begin

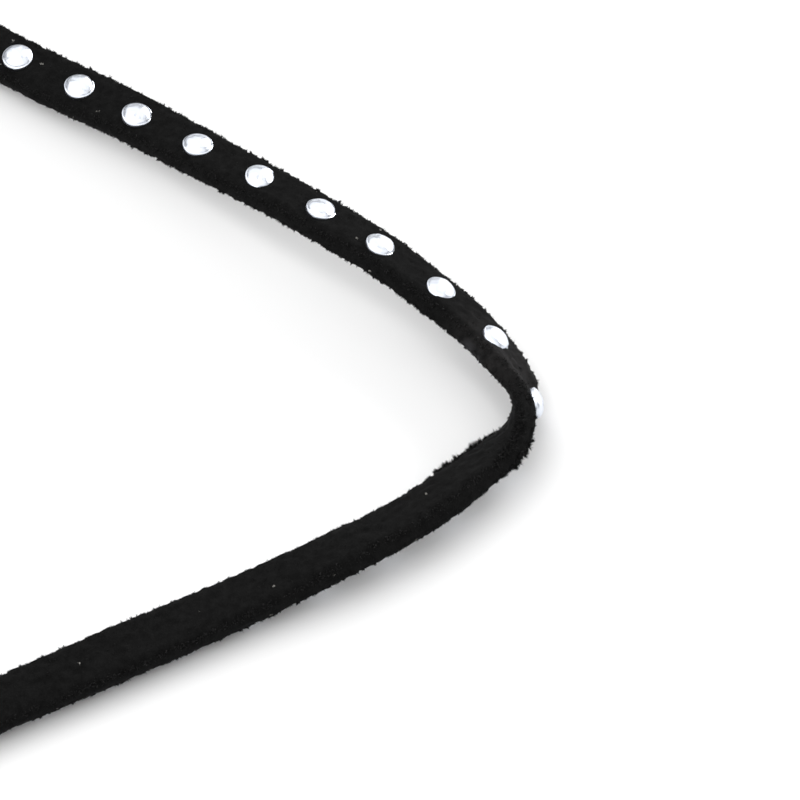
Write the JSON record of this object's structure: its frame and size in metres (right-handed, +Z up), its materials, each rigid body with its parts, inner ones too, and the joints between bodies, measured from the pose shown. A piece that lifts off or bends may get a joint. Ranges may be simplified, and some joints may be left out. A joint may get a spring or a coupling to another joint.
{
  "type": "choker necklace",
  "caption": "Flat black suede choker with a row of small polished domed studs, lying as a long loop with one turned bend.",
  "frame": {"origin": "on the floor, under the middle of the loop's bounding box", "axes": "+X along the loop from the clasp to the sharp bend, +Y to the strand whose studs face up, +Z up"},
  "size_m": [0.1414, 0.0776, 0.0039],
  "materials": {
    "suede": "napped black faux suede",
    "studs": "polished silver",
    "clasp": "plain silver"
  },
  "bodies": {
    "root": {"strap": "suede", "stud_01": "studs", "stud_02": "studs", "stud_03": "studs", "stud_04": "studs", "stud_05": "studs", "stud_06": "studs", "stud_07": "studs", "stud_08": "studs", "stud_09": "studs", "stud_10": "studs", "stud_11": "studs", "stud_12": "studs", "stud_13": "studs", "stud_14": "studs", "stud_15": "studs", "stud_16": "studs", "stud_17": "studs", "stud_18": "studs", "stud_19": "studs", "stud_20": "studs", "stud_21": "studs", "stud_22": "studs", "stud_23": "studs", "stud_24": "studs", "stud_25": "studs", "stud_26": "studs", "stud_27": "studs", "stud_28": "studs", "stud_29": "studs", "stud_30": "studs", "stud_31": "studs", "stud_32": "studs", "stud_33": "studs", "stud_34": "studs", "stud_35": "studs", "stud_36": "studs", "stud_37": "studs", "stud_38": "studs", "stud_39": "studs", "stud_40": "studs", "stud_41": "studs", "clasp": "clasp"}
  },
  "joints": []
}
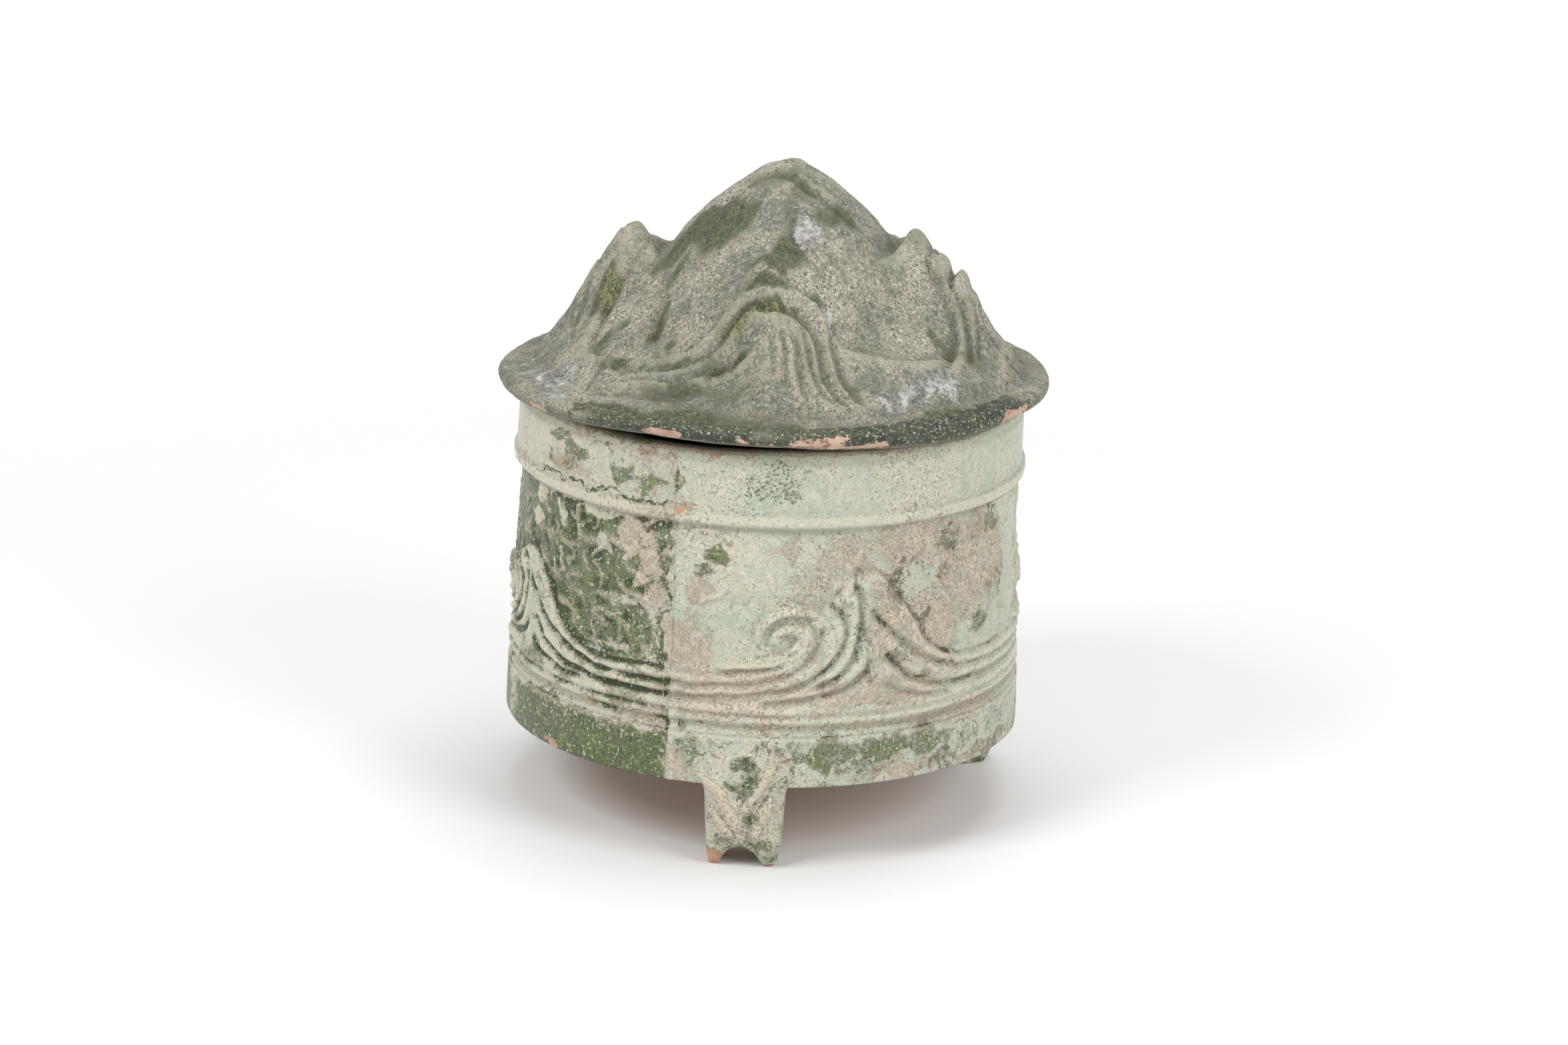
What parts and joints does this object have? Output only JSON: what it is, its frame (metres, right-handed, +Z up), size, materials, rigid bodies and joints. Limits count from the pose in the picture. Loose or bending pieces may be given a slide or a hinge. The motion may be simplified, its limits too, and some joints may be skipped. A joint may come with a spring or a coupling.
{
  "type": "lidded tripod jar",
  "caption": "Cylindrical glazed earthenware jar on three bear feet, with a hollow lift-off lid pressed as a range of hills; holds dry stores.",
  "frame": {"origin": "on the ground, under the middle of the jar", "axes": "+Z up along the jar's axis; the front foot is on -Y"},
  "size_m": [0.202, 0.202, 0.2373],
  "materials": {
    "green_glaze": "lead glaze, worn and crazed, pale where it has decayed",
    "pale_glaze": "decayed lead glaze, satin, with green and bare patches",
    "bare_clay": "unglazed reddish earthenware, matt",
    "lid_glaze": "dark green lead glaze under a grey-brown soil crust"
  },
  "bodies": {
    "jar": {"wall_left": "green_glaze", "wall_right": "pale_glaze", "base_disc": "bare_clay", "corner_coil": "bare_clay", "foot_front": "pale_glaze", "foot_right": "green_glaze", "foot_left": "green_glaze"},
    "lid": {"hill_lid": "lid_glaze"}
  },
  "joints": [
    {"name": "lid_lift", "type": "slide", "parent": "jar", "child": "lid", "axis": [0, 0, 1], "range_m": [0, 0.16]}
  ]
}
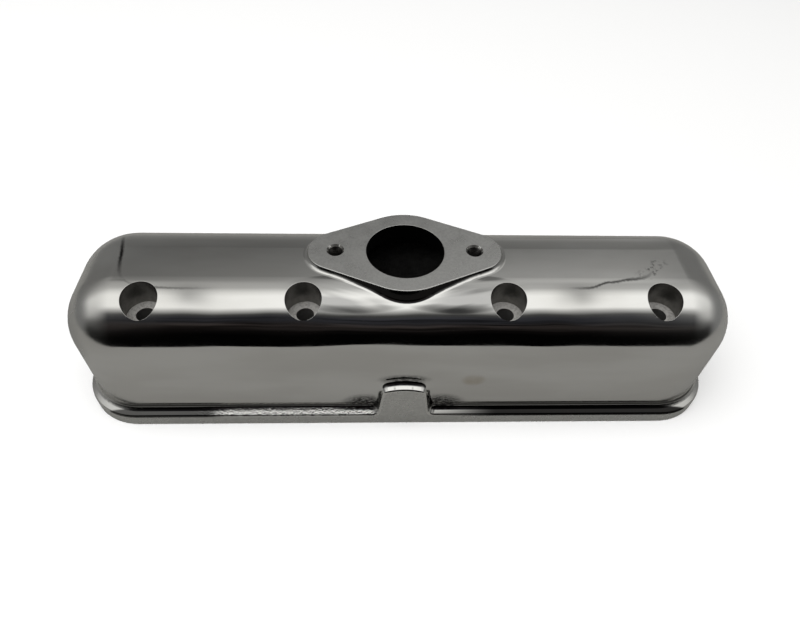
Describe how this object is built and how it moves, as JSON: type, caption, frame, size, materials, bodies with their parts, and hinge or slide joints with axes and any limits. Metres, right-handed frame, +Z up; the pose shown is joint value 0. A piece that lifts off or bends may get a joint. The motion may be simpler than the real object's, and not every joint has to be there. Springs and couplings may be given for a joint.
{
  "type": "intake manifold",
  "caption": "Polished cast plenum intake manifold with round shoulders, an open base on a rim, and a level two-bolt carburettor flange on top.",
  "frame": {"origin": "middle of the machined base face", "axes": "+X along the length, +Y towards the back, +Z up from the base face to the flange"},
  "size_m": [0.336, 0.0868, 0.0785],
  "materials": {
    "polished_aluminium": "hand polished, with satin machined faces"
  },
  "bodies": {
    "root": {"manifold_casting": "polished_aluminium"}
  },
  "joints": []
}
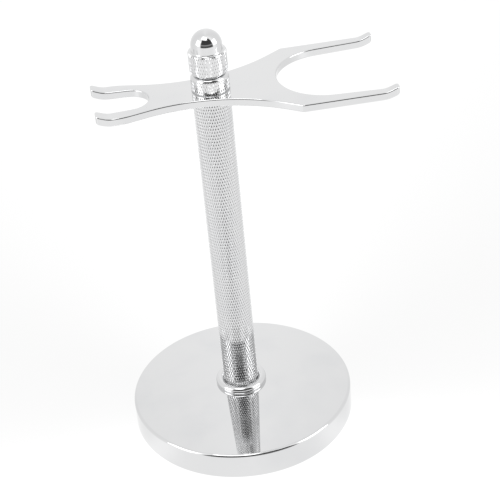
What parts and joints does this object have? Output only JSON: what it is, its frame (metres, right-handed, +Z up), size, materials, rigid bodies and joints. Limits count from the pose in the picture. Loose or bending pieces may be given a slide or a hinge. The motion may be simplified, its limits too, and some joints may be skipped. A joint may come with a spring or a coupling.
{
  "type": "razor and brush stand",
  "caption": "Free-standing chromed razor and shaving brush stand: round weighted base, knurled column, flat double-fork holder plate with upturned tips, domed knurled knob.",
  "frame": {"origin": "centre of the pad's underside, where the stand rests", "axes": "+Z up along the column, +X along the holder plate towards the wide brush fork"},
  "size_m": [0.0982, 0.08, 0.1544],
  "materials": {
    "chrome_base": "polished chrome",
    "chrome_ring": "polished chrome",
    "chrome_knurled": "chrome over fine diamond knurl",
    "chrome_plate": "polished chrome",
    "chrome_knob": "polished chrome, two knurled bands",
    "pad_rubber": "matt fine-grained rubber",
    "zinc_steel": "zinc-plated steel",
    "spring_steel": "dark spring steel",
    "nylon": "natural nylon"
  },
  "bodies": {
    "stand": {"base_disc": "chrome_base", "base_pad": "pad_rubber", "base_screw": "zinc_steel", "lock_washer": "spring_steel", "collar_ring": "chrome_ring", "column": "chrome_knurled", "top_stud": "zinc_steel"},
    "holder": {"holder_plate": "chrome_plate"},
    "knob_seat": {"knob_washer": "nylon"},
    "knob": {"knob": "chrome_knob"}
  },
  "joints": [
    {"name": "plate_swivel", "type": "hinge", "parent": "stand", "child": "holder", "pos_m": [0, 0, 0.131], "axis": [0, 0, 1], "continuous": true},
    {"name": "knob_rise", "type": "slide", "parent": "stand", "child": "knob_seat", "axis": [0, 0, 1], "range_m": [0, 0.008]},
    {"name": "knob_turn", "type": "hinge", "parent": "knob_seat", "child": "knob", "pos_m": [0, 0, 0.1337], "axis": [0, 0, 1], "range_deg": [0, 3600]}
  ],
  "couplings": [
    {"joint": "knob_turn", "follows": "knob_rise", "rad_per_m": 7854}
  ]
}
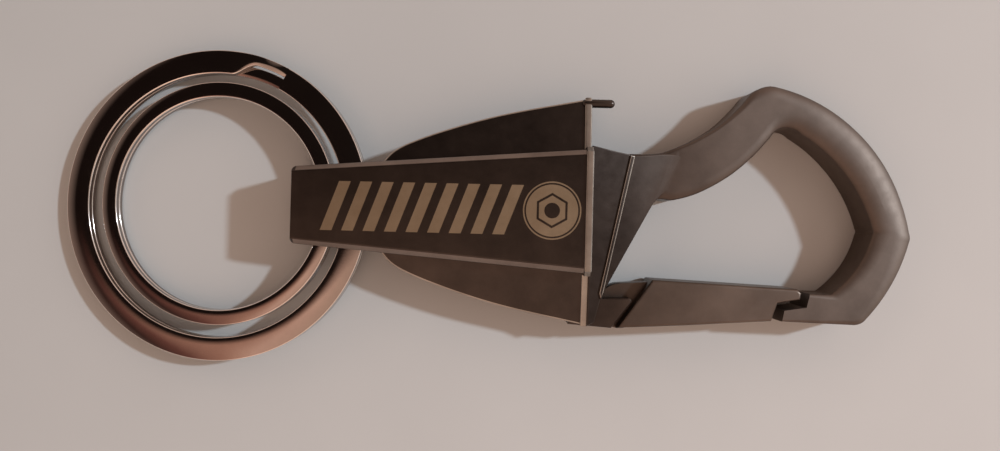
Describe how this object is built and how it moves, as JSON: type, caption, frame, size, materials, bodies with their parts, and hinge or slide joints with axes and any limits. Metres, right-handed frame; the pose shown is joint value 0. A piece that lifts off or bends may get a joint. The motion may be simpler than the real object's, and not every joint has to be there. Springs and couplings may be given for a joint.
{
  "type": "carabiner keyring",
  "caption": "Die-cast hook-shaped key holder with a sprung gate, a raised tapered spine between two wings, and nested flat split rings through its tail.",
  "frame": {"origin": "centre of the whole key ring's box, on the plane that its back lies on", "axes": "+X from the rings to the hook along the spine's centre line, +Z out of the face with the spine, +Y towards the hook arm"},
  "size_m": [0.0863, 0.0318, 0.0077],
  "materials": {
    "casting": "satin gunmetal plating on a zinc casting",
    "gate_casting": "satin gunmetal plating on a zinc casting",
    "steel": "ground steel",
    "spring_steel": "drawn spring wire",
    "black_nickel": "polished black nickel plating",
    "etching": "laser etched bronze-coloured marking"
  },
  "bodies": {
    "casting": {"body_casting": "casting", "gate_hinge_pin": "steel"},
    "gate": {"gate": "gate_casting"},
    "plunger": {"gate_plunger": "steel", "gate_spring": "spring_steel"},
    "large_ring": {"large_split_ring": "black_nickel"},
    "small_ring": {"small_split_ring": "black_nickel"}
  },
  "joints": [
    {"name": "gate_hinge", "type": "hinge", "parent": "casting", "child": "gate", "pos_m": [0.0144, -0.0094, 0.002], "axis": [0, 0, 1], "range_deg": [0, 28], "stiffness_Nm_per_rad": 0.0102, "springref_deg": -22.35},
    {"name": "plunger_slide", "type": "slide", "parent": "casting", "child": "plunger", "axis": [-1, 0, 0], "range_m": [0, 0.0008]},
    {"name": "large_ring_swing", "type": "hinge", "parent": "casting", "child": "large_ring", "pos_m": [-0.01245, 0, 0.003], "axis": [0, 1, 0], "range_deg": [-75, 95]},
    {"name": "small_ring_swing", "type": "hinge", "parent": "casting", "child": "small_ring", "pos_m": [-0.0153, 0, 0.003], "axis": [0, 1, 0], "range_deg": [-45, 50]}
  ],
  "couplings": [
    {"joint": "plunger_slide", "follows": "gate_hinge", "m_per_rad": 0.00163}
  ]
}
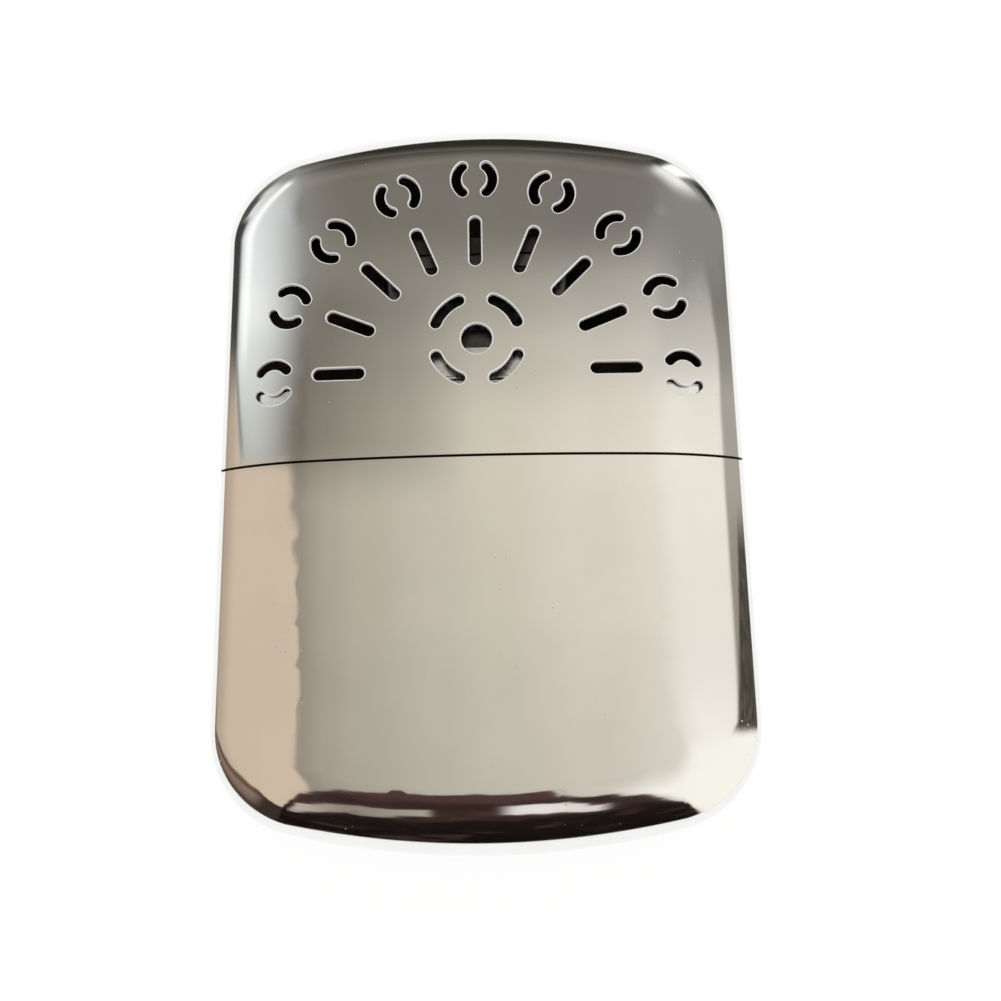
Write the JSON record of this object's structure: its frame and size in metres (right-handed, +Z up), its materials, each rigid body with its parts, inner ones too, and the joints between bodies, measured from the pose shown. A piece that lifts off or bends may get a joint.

end

Stated exercise: Each line of the material above either contains the word "built" or does not; state how many do, and nothing else.

Written response: 2